──────── Data provided ────────

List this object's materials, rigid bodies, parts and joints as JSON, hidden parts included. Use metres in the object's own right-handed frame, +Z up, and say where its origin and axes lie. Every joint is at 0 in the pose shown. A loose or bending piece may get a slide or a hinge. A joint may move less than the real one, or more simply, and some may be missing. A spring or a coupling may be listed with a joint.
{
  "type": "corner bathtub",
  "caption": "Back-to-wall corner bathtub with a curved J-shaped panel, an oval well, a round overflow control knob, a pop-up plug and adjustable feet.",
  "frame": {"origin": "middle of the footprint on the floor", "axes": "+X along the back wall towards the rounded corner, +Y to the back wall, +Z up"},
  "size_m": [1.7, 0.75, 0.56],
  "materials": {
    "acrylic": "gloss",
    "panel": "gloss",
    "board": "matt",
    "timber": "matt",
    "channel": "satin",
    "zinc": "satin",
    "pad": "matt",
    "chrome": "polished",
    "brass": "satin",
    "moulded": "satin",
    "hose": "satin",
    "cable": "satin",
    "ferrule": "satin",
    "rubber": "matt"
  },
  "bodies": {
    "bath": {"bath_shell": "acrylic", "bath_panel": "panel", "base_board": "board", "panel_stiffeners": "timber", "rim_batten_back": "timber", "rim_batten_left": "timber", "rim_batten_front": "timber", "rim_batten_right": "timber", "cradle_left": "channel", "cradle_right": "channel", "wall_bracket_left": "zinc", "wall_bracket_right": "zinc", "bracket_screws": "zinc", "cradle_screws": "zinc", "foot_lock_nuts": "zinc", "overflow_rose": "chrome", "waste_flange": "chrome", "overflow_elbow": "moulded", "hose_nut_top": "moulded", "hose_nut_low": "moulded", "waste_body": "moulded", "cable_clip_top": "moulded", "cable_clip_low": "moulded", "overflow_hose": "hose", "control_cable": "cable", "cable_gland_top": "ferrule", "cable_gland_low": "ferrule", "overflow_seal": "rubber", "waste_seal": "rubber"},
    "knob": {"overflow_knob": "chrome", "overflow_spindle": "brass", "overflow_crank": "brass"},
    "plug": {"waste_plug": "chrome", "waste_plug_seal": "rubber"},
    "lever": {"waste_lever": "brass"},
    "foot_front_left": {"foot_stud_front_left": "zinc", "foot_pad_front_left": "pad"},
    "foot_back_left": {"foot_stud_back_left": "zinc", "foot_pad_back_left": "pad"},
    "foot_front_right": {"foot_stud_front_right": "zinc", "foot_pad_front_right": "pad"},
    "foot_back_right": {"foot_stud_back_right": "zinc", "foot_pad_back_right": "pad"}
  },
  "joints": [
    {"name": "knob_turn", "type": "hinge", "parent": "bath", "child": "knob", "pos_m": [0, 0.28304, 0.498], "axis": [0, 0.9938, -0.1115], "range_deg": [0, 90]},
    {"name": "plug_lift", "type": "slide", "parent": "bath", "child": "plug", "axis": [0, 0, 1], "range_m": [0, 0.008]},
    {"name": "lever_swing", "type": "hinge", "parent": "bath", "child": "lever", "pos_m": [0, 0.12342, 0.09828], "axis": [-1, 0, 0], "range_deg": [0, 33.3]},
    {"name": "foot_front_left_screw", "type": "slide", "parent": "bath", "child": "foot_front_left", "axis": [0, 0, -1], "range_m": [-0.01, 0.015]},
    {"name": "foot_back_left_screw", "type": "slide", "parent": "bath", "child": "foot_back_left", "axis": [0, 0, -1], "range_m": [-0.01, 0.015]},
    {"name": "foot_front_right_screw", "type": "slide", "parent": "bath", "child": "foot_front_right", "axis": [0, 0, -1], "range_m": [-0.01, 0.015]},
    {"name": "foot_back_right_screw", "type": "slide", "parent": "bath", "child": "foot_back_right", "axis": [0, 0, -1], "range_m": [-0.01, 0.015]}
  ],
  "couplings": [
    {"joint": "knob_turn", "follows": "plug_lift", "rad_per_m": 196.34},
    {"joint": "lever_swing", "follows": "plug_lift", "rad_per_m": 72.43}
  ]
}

────────

## What to produce
Collect, from the material above, every line containing the word "bodies".

## Correct answer
List this object's materials, rigid bodies, parts and joints as JSON, hidden parts included. Use metres in the object's own right-handed frame, +Z up, and say where its origin and axes lie. Every joint is at 0 in the pose shown. A loose or bending piece may get a slide or a hinge. A joint may move less than the real one, or more simply, and some may be missing. A spring or a coupling may be listed with a joint.
  "bodies": {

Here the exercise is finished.